At first, I thought: "Great! Direct access to GPU memory

Wrong.


I got the suspicion that glMapBuffer() is really copying whatever data to a client-side pool, then copying the modified data back, and destroying the temporary pool once glUnmapBuffer()'s called.

Close.


At first, I thought glMapBuffer() actually returned a pointer to the GPU's memory, but now it sounds like glMapBuffer()'s doing behind-the-scenes client-side copying, depending on the driver. Is my suspicion correct?

Mostly.

So here's the deal: MapBuffer returns a pointer which you can write to. What this pointer actually refers to is the driver's discretion, but it's going to be client memory as a practical matter. (The platforms that can return direct memory won't do it through GL.) This may be memory that the GPU can access via DMA, which means that the GPU can initiate and manage the copy operation without the CPU/driver's participation. The driver also doesn't necessarily need to allocate this memory fresh, as it can keep reusing the same block of memory over and over as long as you remember to Unmap.


I thought operating systems typically provide ALL memory, regardless of where in the system it's located, its own unique range of memory addresses. For example, memory address 0x00000000 to 0x2000000 point to main system memory while 0x20000001 to 0x2800000 all point to the GPU's memory. These memory ranges are dictated by the amount of recognized system memory, and GPU memory (including virtual memory stored in page files).

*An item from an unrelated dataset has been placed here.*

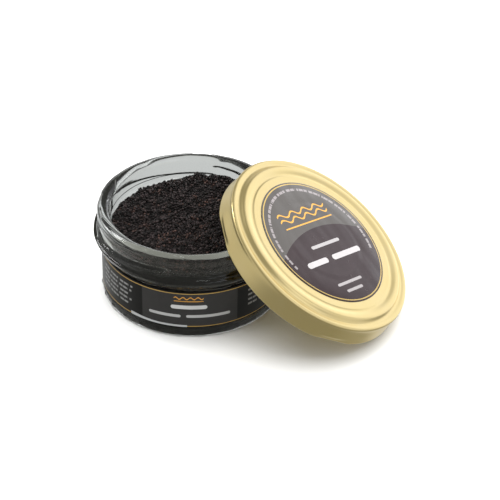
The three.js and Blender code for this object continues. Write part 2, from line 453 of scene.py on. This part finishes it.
def scatterEggs(chance):
    # two uneven layers on a triangular grid; in brown patches some eggs of both layers are brown
    base, top, brown = [], [], []
    pitch, shift = roe["eggPitch"], roe["eggShift"]
    reach = jar["innerRadius"]
    rowGap = 0.866  # of a pitch, on a triangular grid
    rows = int(reach / pitch / rowGap) + 1
    for layer, lift, keep in roe["layers"]:
        for row in range(-rows, rows + 1):
            for column in range(-rows - 4, rows + 5):
                x = (column + 0.5 * (row % 2) + 0.5 * layer) * pitch + chance.uniform(-shift, shift)
                y = (row + 0.33 * layer) * pitch * rowGap + chance.uniform(-shift, shift)
                size = roe["eggRadius"] * chance.uniform(*roe["eggSizes"])
                rise = lift + chance.uniform(*roe["eggRise"])
                kept = chance.random() < keep
                colour = chance.random()
                if math.hypot(x, y) > reach - size * 0.8 or not kept:
                    continue
                # the upper layer lies in loose groups, with gaps between them
                if layer and hills(x, y, roe["groupSize"], 5.5) < -0.12:
                    continue
                spot = (x, y, roeHeight(x, y) + rise, size)
                isBrown = hills(x, y, roe["patchSize"], 2.9) > 0.12 and colour < roe["brownShare"]
                (brown if isBrown else top if layer else base).append(spot)
    return base, top, brown


def roeMaterial(name, tones, roughness):
    # wet salted fish roe, dyed black: each egg is a small glossy bead, near black with a brown-grey cast
    made, tree, shader = newMaterial(name)
    place = addNode(tree, "ShaderNodeTexCoord")
    tone = addNode(tree, "ShaderNodeAttribute", {"attribute_name": "tone"})
    # few eggs are light, and each is blotched at about 1 mm
    spread = addNode(tree, "ShaderNodeMath", {"operation": "POWER"}, {0: tone.outputs["Fac"], 1: 1.8})
    blotch = addNode(tree, "ShaderNodeTexNoise", {},
                     {"Vector": place.outputs["Object"], "Scale": 900.0, "Detail": 2.0})
    both = addNode(tree, "ShaderNodeMath", {"operation": "MULTIPLY", "use_clamp": True},
                   {0: spread.outputs[0], 1: blotch.outputs["Fac"]})
    doubled = addNode(tree, "ShaderNodeMath", {"operation": "MULTIPLY", "use_clamp": True},
                      {0: both.outputs[0], 1: 2.0})
    colour = addNode(tree, "ShaderNodeMix", {"data_type": "RGBA"},
                     {"Factor": doubled.outputs[0], 6: rgb(tones[0]), 7: rgb(tones[1])})
    tree.links.new(colour.outputs[2], shader.inputs["Base Color"])
    shader.inputs["Roughness"].default_value = roughness
    shader.inputs["IOR"].default_value = 1.38
    return made


egg = makeEgg()
chance = random.Random(7)
roeCore = makeRoeCore()
dress(roeCore, roeMaterial("packed black roe", roe["coreTones"], roe["coreRoughness"]), "roe")
packedEggs, looseEggs, brownEggs = scatterEggs(chance)
for name, places, tones in (
    ("roe_eggs_packed", packedEggs, roe["packedTones"]),
    ("roe_eggs_loose", looseEggs, roe["looseTones"]),
    ("roe_eggs_brown", brownEggs, roe["brownTones"]),
):
    piece = joinEggs(name, places, egg, chance)
    dress(piece, roeMaterial(name.replace("_", " "), tones, roe["eggRoughness"]), "roe")
    print(name, len(places), "eggs")


# Wrap label: a satin black film printed in grey, white and gold

wrapLabel = {
    "inner": 30.03,
    "outer": 30.2,
    "bottom": 3.9,
    "top": 18.3,
    "steps": 192,
    "groundTones": ("#070708", "#121112"),
    "roughness": (0.26, 0.38),
    "panel": (-15.8, 16.3, 4.75, 17.33),  # from, to, low edge, high edge
    "panelTone": "#302f2f",
    "rules": ((17.36, 17.66), (4.42, 4.7)),  # lowest and highest edge
    "ruleTone": "#a88a4c",
    "wave": (-4.8, 4.8, 15.75, 2.4, 0.4, 0.38),  # from, to, height of the middle, pitch, rise, thickness
    "underline": (-4.8, 4.8, 14.55, 0.28),
    "goldTone": "#c58f3c",
    # from, to, height of the middle, thickness, colour
    "bars": (
        (-5.8, 6.0, 12.2, 1.5, "#b4b4b4"),
        (-13.3, -2.6, 8.6, 1.1, "#a2a2a2"), (-0.8, 13.7, 8.6, 1.1, "#a2a2a2"),
    ),
    # from, to, height of the middle
    "rows": (
        (-36, -20.5, 15.1), (-36.5, -19.2, 13.3), (-36, -21, 11.5), (-36.5, -20.2, 9.7), (-36, -22, 7.9),
        (20.3, 34, 14.8), (20.3, 36, 12.9), (20.3, 35, 11.0), (20.3, 31, 9.2),
    ),
    "rowHeight": 0.75,
    "rowTone": "#7c7c7c",
    # painted highlight: a pale wedge along the film's low edge, where it catches the light
    "edgeHighlight": (-20.5, -0.5, 4.25, 5.4, 5.0),  # from, to, low edge, upper edge at the ends and in the middle
    "edgeHighlightTone": "#a9abac",
    "peelDepth": 0.05,
}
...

Not so much. Windows Kernel 6.x (Vista) gained the ability to map GPU memory into the virtual address space of a particular process, but that's more about internal management of multitasking with the GPU than having much to do with application code. It's not going to live in the same physical memory address space used for main system memory, though, and you can't read/write to it arbitrarily.

SlimDX | Ventspace Blog | Twitter | Diverse teams make better games. I am currently hiring capable C++ engine developers in Baltimore, MD.

I thought operating systems typically provide ALL memory, regardless of where in the system it's located, its own unique range of memory addresses. For example, memory address 0x00000000 to 0x2000000 point to main system memory while 0x20000001 to 0x2800000 all point to the GPU's memory.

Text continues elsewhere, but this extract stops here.